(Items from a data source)
◆ ◆ ◆ ◆ ◆ ◆ ◆

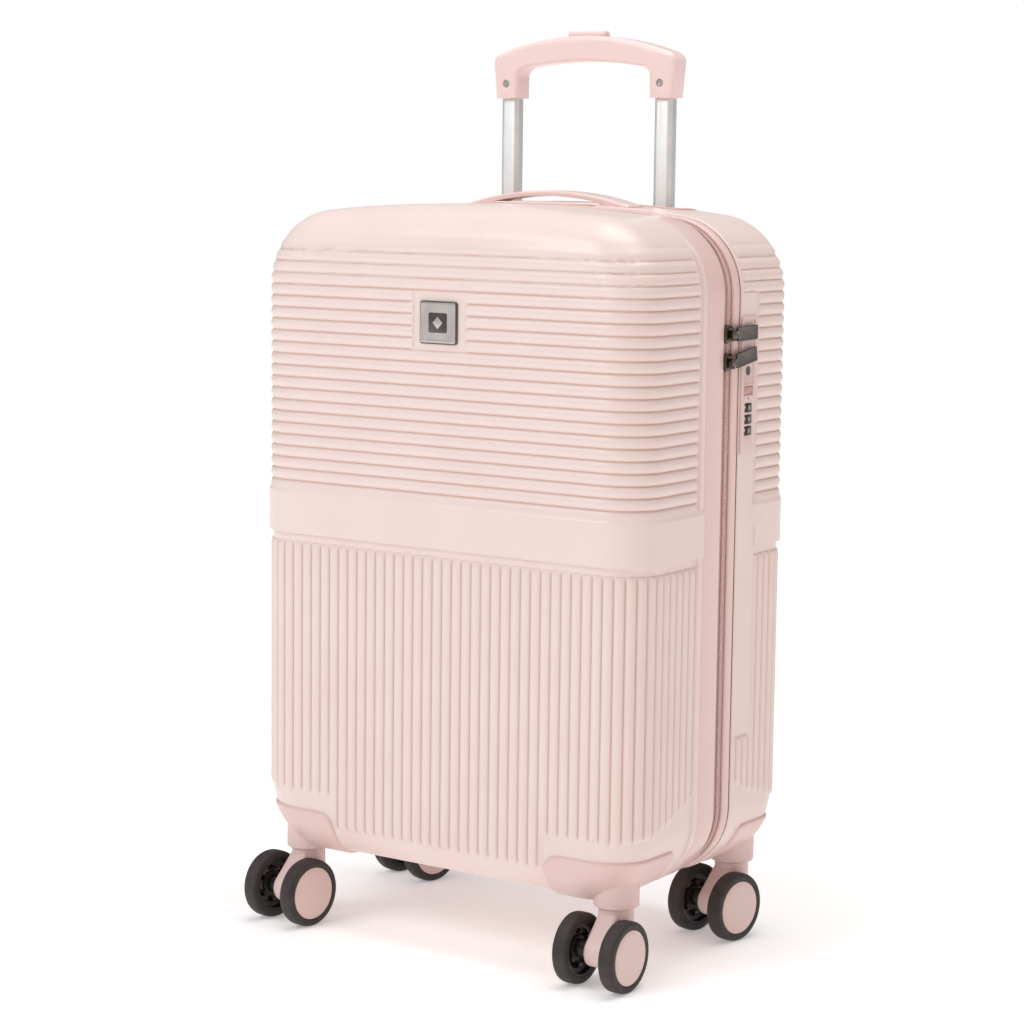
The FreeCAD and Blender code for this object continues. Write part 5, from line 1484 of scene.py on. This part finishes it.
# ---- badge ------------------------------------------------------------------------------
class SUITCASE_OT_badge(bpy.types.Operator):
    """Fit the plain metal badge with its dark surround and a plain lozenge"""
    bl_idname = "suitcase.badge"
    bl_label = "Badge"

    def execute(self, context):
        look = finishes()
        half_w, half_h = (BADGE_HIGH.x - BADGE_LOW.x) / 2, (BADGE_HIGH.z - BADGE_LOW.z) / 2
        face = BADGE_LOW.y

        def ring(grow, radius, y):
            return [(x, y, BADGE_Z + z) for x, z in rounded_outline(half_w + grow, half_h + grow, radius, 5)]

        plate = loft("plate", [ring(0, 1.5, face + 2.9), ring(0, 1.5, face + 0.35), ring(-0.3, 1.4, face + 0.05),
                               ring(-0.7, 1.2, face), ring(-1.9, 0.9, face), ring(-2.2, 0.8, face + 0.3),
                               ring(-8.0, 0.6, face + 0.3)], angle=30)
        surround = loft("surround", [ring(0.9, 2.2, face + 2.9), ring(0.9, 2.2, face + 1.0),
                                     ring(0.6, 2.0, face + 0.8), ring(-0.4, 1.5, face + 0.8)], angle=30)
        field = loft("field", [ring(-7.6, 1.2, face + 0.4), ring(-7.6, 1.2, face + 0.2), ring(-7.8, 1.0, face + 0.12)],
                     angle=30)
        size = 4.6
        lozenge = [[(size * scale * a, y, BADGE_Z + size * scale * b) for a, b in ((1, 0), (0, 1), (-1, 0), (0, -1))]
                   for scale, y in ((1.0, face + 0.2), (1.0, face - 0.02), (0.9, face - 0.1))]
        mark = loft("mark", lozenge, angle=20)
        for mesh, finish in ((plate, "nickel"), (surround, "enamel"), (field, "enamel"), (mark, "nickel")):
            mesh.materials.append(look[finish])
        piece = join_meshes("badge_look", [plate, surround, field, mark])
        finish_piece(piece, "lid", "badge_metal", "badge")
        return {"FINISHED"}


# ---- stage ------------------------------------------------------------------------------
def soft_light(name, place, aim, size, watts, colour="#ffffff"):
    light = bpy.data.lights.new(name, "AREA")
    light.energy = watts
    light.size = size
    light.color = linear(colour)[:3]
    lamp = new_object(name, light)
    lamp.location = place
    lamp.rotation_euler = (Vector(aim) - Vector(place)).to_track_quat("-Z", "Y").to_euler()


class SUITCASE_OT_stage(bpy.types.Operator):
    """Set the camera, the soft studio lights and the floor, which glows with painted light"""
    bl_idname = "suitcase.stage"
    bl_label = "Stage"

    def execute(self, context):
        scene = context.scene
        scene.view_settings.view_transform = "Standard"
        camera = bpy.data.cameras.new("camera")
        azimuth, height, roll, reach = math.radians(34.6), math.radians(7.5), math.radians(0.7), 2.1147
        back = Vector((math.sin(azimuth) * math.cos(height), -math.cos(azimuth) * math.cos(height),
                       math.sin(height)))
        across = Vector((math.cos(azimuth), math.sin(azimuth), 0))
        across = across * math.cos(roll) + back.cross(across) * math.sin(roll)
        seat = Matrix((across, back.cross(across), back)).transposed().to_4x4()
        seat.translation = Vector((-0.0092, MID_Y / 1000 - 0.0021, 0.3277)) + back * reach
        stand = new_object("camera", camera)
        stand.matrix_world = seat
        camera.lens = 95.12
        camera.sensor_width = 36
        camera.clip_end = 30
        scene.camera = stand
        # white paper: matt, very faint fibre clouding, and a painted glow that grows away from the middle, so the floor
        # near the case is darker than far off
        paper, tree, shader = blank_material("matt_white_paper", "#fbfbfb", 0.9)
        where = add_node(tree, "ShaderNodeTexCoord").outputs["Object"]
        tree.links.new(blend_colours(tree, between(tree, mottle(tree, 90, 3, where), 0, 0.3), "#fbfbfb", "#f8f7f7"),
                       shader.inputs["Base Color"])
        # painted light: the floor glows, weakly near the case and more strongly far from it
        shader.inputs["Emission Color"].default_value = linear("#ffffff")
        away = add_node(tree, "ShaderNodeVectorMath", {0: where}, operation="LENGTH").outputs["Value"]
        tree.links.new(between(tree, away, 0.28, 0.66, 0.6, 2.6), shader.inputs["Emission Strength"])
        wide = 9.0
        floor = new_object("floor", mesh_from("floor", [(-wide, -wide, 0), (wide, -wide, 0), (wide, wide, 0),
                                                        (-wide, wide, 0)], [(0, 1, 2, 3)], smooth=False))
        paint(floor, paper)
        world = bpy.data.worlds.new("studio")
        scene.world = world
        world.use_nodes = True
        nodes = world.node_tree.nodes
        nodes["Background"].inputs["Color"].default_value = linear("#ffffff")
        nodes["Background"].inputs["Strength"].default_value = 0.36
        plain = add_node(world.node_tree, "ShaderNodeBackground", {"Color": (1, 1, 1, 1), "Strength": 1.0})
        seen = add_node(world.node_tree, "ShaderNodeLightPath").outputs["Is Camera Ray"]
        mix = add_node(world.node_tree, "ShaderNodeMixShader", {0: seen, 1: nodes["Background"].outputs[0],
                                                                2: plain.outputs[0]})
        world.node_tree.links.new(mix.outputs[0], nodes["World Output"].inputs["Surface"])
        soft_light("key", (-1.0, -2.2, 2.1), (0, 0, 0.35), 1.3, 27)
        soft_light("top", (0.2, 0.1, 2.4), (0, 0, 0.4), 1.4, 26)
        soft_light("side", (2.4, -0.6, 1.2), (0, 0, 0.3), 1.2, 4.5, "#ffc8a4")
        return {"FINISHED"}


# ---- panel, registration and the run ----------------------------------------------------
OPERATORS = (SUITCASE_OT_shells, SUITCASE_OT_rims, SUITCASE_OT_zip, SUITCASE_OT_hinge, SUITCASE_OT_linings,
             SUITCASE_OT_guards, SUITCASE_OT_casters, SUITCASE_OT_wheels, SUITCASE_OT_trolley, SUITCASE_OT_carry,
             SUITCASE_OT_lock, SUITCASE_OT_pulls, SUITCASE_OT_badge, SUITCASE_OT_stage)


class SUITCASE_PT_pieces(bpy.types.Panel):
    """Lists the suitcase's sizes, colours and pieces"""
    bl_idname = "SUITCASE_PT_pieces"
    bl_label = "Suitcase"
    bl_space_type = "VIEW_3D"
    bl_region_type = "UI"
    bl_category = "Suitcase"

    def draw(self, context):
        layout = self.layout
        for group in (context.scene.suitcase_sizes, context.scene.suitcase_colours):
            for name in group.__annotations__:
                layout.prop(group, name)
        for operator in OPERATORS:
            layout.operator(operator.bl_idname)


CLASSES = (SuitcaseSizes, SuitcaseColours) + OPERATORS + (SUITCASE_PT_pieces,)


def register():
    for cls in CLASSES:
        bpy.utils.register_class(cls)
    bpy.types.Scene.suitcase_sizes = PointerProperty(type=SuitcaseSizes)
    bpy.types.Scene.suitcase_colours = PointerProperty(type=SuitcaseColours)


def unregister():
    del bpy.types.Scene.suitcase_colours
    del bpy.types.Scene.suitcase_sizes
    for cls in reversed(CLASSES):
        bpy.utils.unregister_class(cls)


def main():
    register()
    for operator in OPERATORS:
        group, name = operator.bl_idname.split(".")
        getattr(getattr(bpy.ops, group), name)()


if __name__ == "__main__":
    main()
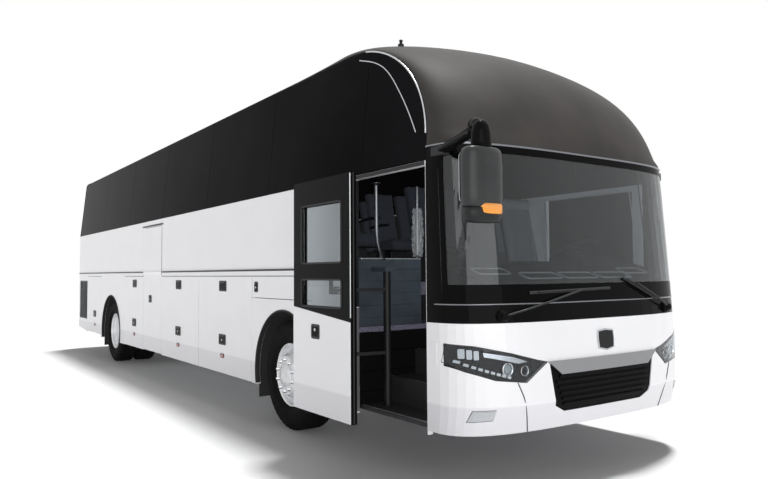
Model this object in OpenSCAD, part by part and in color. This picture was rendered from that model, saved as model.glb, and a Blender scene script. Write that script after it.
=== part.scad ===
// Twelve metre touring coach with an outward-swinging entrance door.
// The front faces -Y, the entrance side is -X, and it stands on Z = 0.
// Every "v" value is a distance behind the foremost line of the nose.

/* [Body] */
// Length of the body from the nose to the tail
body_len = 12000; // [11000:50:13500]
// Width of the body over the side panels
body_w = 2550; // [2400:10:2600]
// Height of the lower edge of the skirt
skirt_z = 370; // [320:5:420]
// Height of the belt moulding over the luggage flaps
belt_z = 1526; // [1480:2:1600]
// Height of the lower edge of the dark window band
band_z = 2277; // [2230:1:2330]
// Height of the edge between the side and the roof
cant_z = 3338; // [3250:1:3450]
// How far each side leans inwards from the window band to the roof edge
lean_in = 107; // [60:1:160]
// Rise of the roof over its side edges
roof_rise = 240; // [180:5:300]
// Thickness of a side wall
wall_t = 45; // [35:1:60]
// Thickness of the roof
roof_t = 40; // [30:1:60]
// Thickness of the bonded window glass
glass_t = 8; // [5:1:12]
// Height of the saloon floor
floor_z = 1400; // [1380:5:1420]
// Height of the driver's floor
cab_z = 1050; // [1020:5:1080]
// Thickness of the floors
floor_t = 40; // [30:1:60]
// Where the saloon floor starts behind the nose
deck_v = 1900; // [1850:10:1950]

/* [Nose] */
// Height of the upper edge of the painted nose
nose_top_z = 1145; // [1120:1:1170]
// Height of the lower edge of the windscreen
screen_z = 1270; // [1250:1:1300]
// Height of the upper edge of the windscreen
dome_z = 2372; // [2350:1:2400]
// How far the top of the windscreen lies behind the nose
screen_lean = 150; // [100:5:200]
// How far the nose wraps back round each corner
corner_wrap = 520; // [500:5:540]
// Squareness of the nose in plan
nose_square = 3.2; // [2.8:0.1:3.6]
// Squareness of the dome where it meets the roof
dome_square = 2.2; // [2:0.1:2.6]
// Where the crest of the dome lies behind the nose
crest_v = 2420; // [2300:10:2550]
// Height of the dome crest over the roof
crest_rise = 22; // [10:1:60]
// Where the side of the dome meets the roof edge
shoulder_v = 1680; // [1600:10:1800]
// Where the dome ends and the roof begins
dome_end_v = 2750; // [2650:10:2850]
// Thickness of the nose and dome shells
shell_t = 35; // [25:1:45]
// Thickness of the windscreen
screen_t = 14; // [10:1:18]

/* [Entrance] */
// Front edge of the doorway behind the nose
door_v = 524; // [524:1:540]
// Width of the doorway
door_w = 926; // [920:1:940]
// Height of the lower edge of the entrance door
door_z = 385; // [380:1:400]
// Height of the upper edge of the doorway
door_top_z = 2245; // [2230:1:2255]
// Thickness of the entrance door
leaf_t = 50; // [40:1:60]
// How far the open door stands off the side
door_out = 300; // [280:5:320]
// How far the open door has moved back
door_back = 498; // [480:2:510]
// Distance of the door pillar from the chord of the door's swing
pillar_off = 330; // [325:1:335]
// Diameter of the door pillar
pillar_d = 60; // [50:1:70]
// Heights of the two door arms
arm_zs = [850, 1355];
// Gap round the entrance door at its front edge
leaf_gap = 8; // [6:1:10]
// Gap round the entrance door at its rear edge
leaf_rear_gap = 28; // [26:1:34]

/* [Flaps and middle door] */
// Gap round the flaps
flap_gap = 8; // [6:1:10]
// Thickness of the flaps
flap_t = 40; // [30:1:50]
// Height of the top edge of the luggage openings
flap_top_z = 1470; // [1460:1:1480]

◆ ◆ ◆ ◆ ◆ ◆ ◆

> WORK TO COMPLETE
Repeat exactly, and only, the lines from the one containing "Model this object" through the one containing "of the nose.", both included.

> FULL RESPONSE
Model this object in OpenSCAD, part by part and in color. This picture was rendered from that model, saved as model.glb, and a Blender scene script. Write that script after it.
=== part.scad ===
// Twelve metre touring coach with an outward-swinging entrance door.
// The front faces -Y, the entrance side is -X, and it stands on Z = 0.
// Every "v" value is a distance behind the foremost line of the nose.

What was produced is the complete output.